> [Data segment]
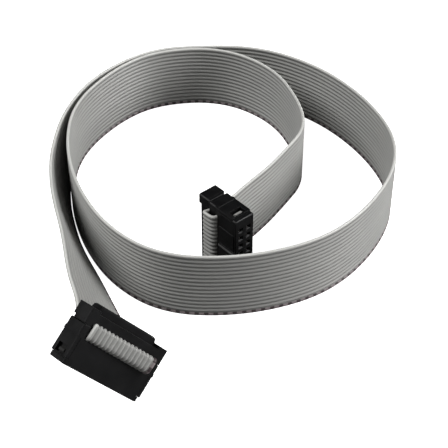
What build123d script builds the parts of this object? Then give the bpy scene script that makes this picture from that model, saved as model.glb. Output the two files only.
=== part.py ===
from build123d import *
import os
from math import atan, cos, degrees, radians, sin, tan

# A flat ribbon cable with an insulation-displacement socket crimped on each end.
# The cable stands on its edge and runs almost two turns, as a coil laid on a bench.
# Millimetres, +Z up. The floor is Z = 0 and the origin is on it, under the middle of
# the box that holds the two sockets. -Y is the side that the coil is looked at from.

# Cable
ways = 16
wire_pitch = 1.27
ribbon_thickness = 0.9
ribbon_width = ways * wire_pitch

# Socket housing. Its mating face is at height 0 and its length runs along the rows.
contact_pitch = 2 * wire_pitch
row_pitch = 2.54
end_margin = 3.56          # last contact to the end of the housing
body_width = 6.1
body_height = 7.0
corner_cut = 0.25
rim_chamfer = 0.2

# Pin entries and contact cavities in the housing
entry_size = 0.95
entry_flare = 0.25         # how far the lead-in widens on each side
entry_flare_depth = 0.35
entry_wall = 0.5
cavity_length = 1.7
cavity_width = 1.2
cavity_top = 5.6
fit_gap = 0.02             # between a contact and what it passes through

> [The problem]
Copy out all of the lines above exactly.

> [Result below]
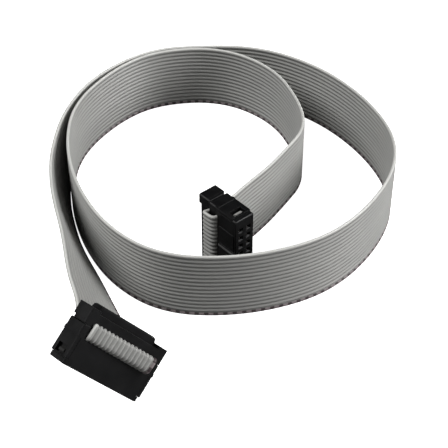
What build123d script builds the parts of this object? Then give the bpy scene script that makes this picture from that model, saved as model.glb. Output the two files only.
=== part.py ===
from build123d import *
import os
from math import atan, cos, degrees, radians, sin, tan

# A flat ribbon cable with an insulation-displacement socket crimped on each end.
# The cable stands on its edge and runs almost two turns, as a coil laid on a bench.
# Millimetres, +Z up. The floor is Z = 0 and the origin is on it, under the middle of
# the box that holds the two sockets. -Y is the side that the coil is looked at from.

# Cable
ways = 16
wire_pitch = 1.27
ribbon_thickness = 0.9
ribbon_width = ways * wire_pitch

# Socket housing. Its mating face is at height 0 and its length runs along the rows.
contact_pitch = 2 * wire_pitch
row_pitch = 2.54
end_margin = 3.56          # last contact to the end of the housing
body_width = 6.1
body_height = 7.0
corner_cut = 0.25
rim_chamfer = 0.2

# Pin entries and contact cavities in the housing
entry_size = 0.95
entry_flare = 0.25         # how far the lead-in widens on each side
entry_flare_depth = 0.35
entry_wall = 0.5
cavity_length = 1.7
cavity_width = 1.2
cavity_top = 5.6
fit_gap = 0.02             # between a contact and what it passes through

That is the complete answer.